Several years ago while in Genoa for the now notorious G8 summit, I shared the outrage of many of my fellow protestors about the decision by the Italian authorities to seal off significant parts of the city with a large fence. The areas inside the fence were designated the “red zone” into which you could only pass with appropriate security credentials, those near to its perimeter were the “yellow zone” in which group gatherings were banned and the police presence was heavy, and then the outlying areas were the “green zone” which meant that people could get on with their lives relatively undisturbed.
The irony of the same world leaders who had recently bemoaned poor electoral turnout at home now fencing themselves away from their politically engaged citizens was palpable, but it also didn’t take much observation time to realise that the existence of the fence set up obvious flash points for violent confrontations. Confrontations that many of us felt could have been minimised by a less aggressive security policy.
It’s been with a mixture of that experience and our recent visit to Australia in mind that I’ve read coverage of the security around the recent APEC summit in Sydney. It’s strange to see pictures of the same Circular Quay where we enjoyed the sun and the crowds, now with the Opera House sealed off by a security fence, and of the usually bustling streets in the city centre deserted but for police officers and a few curious onlookers.
There’s been good coverage at Super Colossal and on City of Sound, and there’s been much of interest in this somewhat rambling post on subtopia.
Looking at the photos is naturally a far less visceral experience than experiencing the reality of such a fence, but I find myself very much in agreement with Bryan Finoki when he comments on subtopia that:
It’s more than a little ominous, actually. These types of scaled moments seem more like rehearsals for something much bigger on the horizon, a sequel around the corner. I don’t know what exactly that would entail, but they just create this atmosphere of some future event to come that you may not want to be there to experience, exactly. In other words, this flexing of state power is a kind of indirect terror, or something.

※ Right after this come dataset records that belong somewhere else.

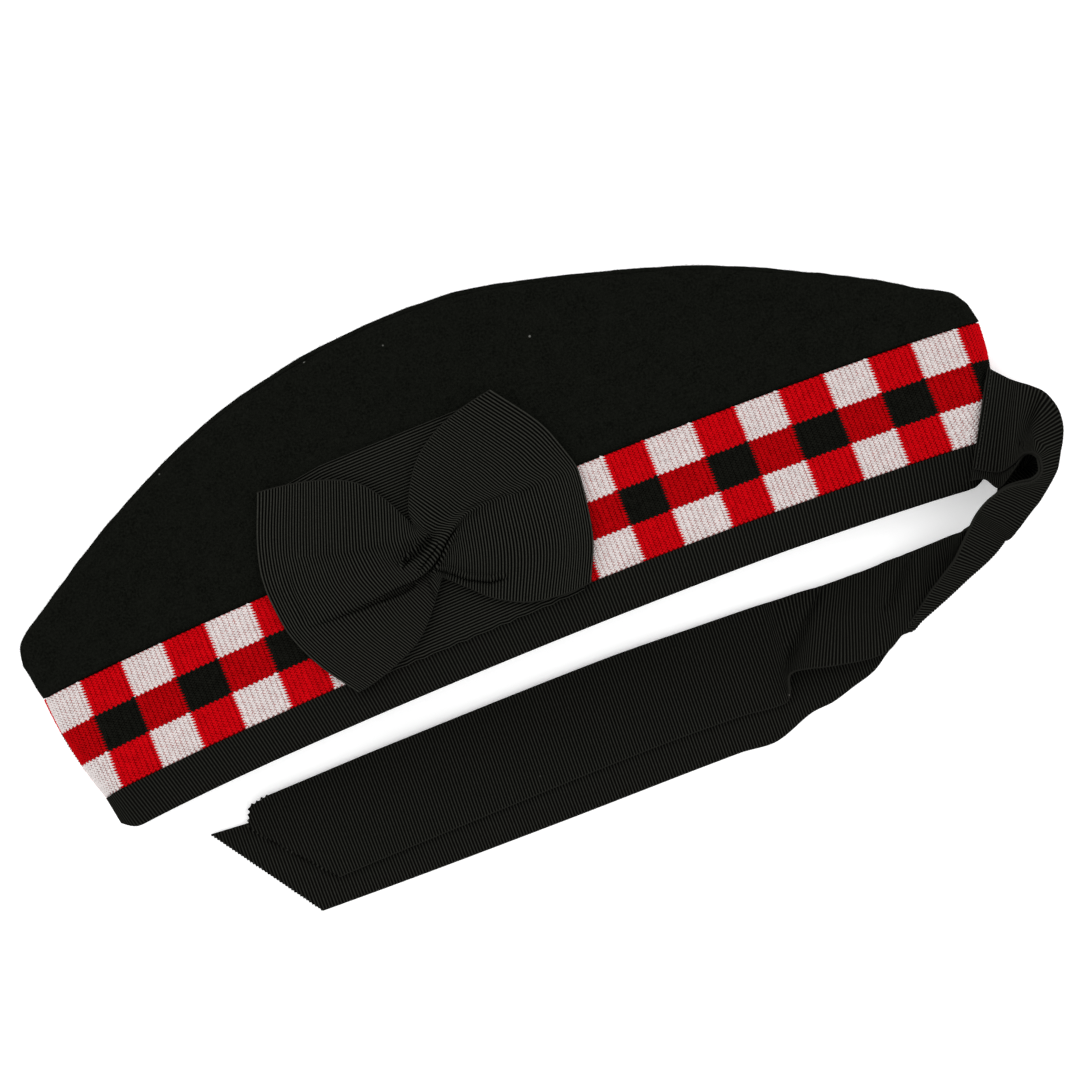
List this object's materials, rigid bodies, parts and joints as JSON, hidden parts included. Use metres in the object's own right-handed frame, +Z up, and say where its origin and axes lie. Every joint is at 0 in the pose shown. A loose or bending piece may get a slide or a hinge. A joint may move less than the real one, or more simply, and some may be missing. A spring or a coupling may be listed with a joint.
{
  "type": "glengarry cap",
  "caption": "Black felt glengarry cap lying on its side, with a knitted diced band, a bound brim, a ribbon bow on a flat base and two ribbon tails.",
  "frame": {"origin": "middle of the whole box at its lowest point, on the surface that the cap lies on", "axes": "+X to the back of the cap along its longest side, +Y to the ridge of the crown, +Z up to the cap's left side"},
  "size_m": [0.3274, 0.1676, 0.0388],
  "materials": {
    "felt": "matt black wool felt",
    "knit": "knitted dicing in white, red and black",
    "ribbon": "black grosgrain ribbon with fine ribs across it"
  },
  "bodies": {
    "root": {"felt_crown": "felt", "diced_band": "knit", "brim_binding": "ribbon", "rosette_base": "ribbon", "rosette_bow": "ribbon", "tail_near": "ribbon", "tail_far": "ribbon"}
  },
  "joints": []
}
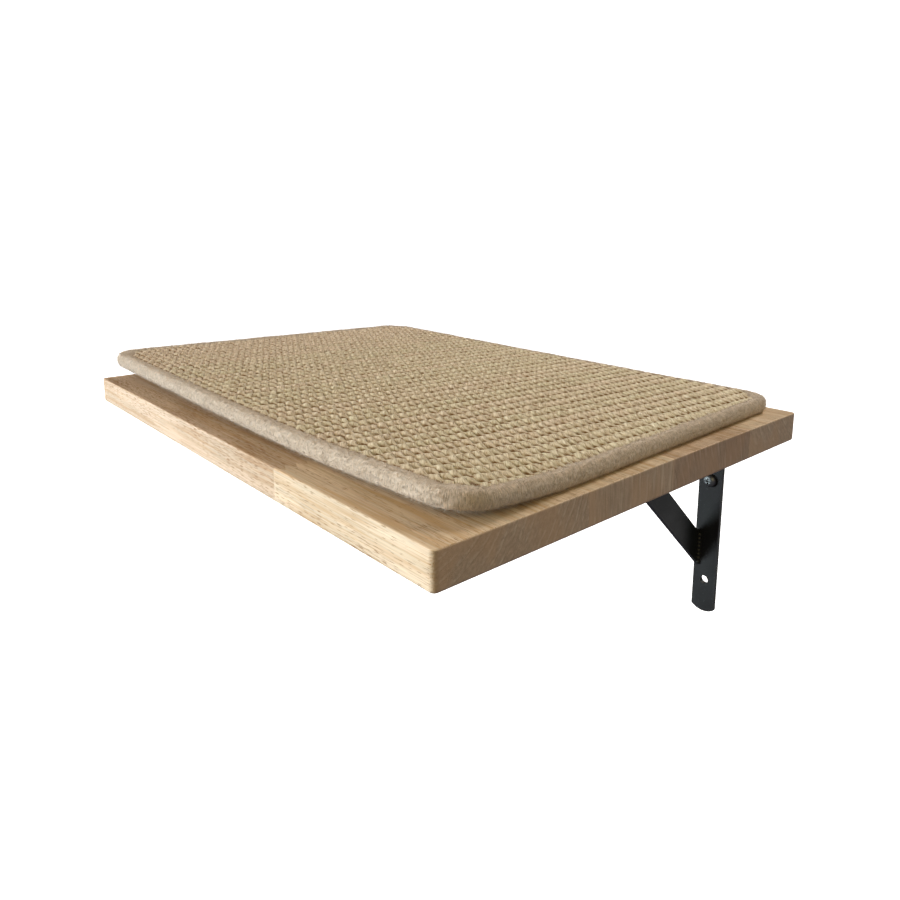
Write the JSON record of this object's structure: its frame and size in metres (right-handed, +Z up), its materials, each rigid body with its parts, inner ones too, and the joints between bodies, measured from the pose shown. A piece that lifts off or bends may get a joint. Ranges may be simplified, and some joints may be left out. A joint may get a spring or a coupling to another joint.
{
  "type": "cat wall shelf",
  "caption": "Rectangular wooden wall shelf for a cat on two welded flat-bar brackets, with a lift-off woven scratching mat edged in plush.",
  "frame": {"origin": "middle of the board's back edge, on the wall plane, at half the board's thickness", "axes": "+X along the wall to the right as seen from the room, +Y into the wall, +Z up"},
  "size_m": [0.4, 0.307, 0.1803],
  "materials": {
    "pale_wood": "oiled, satin",
    "pink_wood": "oiled, satin",
    "black_paint": "fine satin powder coat",
    "zinc_steel": "bright zinc plate",
    "sisal": "coarse woven natural fibre",
    "felt": "needled felt",
    "plush": "short pile",
    "hook_tape": "woven hook tape",
    "loop_tape": "brushed loop tape"
  },
  "bodies": {
    "shelf": {"front_stave_left_block": "pink_wood", "front_stave_right_block": "pale_wood", "second_stave_left_block": "pink_wood", "second_stave_right_block": "pale_wood", "third_stave_left_block": "pale_wood", "third_stave_right_block": "pink_wood", "back_stave_left_block": "pale_wood", "back_stave_right_block": "pale_wood", "left_angle_strip": "black_paint", "left_brace": "black_paint", "left_brace_welds": "black_paint", "left_wall_arm_screw": "zinc_steel", "left_wall_arm_nut": "zinc_steel", "left_board_screws": "zinc_steel", "right_angle_strip": "black_paint", "right_brace": "black_paint", "right_brace_welds": "black_paint", "right_wall_arm_screw": "zinc_steel", "right_wall_arm_nut": "zinc_steel", "right_board_screws": "zinc_steel", "board_hook_pads": "hook_tape"},
    "mat": {"sisal_weave": "sisal", "felt_backing": "felt", "plush_binding": "plush", "mat_loop_pads": "loop_tape"}
  },
  "joints": [
    {"name": "mat_lift", "type": "slide", "parent": "shelf", "child": "mat", "axis": [0, 0, 1], "range_m": [0, 0.15]}
  ]
}
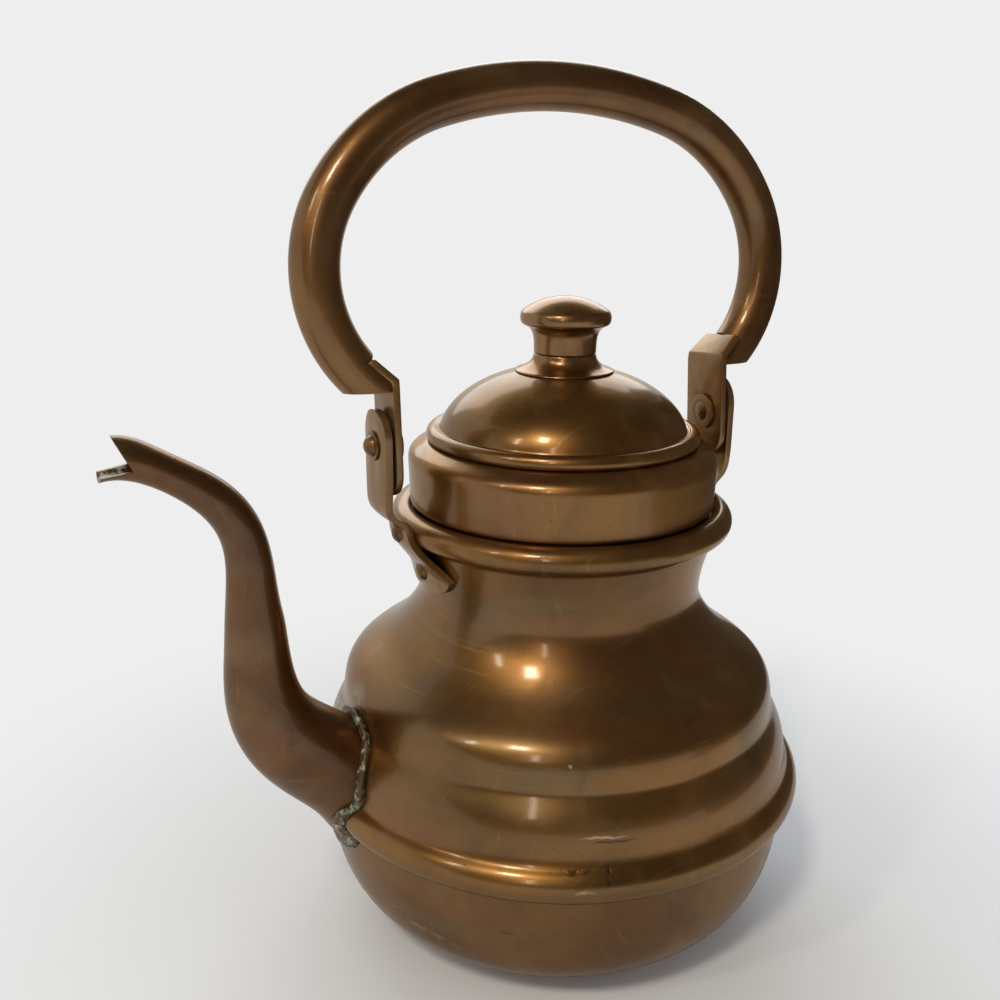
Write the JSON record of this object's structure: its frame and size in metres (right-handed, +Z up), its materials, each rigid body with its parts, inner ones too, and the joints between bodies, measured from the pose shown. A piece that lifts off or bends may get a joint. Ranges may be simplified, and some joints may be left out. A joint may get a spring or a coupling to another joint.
{
  "type": "tea_kettle",
  "caption": "Copper tea kettle with a swan-neck spout, a lift-off domed lid with a turned knob and a bail handle that swings on riveted lugs",
  "frame": {"origin": "centre of the flat base, on the surface that the kettle stands on", "axes": "+X from the spout towards the opposite side, along the line of the handle's pivots; +Y across the kettle, the way the handle leans at rest; +Z up along the middle line of the body and the lid"},
  "size_m": [0.244, 0.1766, 0.2946],
  "materials": {
    "copper_upper_body": "aged copper, golden-brown patina, semi-gloss",
    "copper_bowl": "aged copper, rosy brown patina with fine scratches",
    "copper_spout": "aged copper, rosy brown patina, semi-gloss",
    "copper_fittings": "aged copper sheet, dark brown",
    "copper_rivets": "hammered copper, worn bright on the crowns",
    "copper_handle": "aged copper tube, brown, worn glossy by hands",
    "copper_lid": "aged copper, olive-gold dome and mauve-brown band",
    "copper_knob": "turned copper, reddish brown, glossy",
    "brass_braze": "brazing metal with pale green verdigris",
    "solder": "dull soft solder with green-grey verdigris",
    "iron_wire": "dark iron wire, hidden in the rim"
  },
  "bodies": {
    "kettle": {"body_shell": "copper_upper_body", "rim_wire": "iron_wire", "bottom_bowl": "copper_bowl", "seam_solder": "solder", "spout": "copper_spout", "spout_solder": "solder", "lug_left": "copper_fittings", "lug_right": "copper_fittings", "lug_rivets": "copper_rivets", "lug_burrs": "copper_rivets", "pivot_rivets": "copper_rivets", "pivot_washers": "copper_rivets", "pivot_spacers": "copper_rivets", "pivot_burrs": "copper_rivets"},
    "handle": {"handle_tube": "copper_handle", "strap_left": "copper_fittings", "strap_right": "copper_fittings", "strap_braze": "brass_braze"},
    "lid": {"lid_dome": "copper_lid", "lid_band": "copper_lid", "lid_collar": "copper_lid", "knob": "copper_knob", "knob_base": "copper_knob", "knob_burr": "copper_rivets"}
  },
  "joints": [
    {"name": "handle_swing", "type": "hinge", "parent": "kettle", "child": "handle", "pos_m": [0, 0, 0.1775], "axis": [1, 0, 0], "range_deg": [-105, 114]},
    {"name": "lid_lift", "type": "slide", "parent": "kettle", "child": "lid", "axis": [0, 0, 1], "range_m": [0, 0.042]}
  ]
}
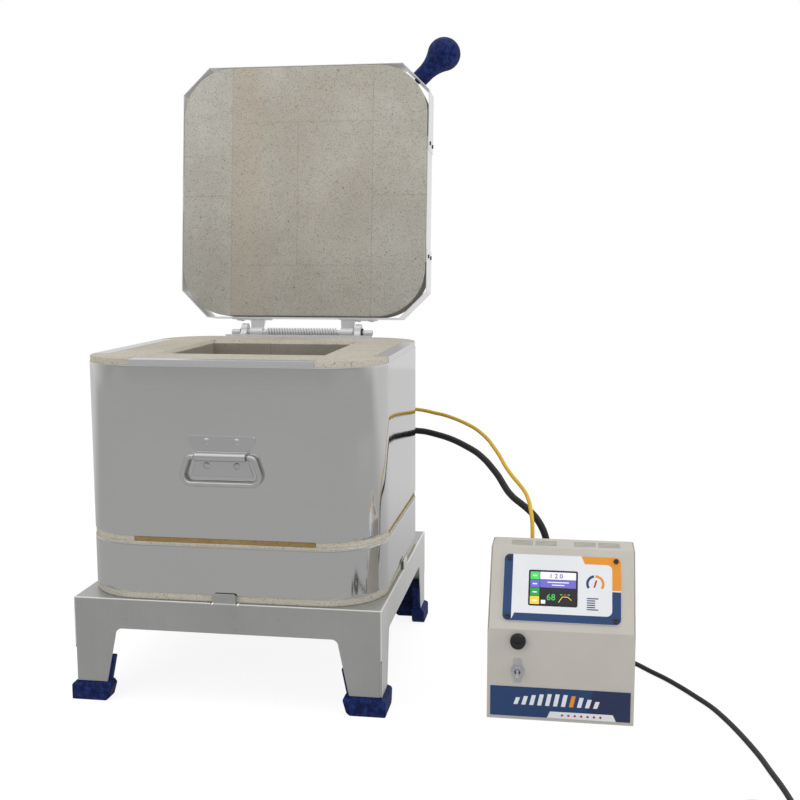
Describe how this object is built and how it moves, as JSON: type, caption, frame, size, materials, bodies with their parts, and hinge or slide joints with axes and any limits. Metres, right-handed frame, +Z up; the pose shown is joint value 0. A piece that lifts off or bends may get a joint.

The reports conjure images of gated communities taken to extremes; of governments using technology not to become more responsive and participatory but more defensive; and offer still more evidence that while we dance on the precipice between unprecedented global wealth and an increasingly likely financial crash, the power divide between haves and have-nots can rapidly become very tangible, and that—while many of us may be wealthier than we sometimes recognise—the former group can quickly turn out to be very small.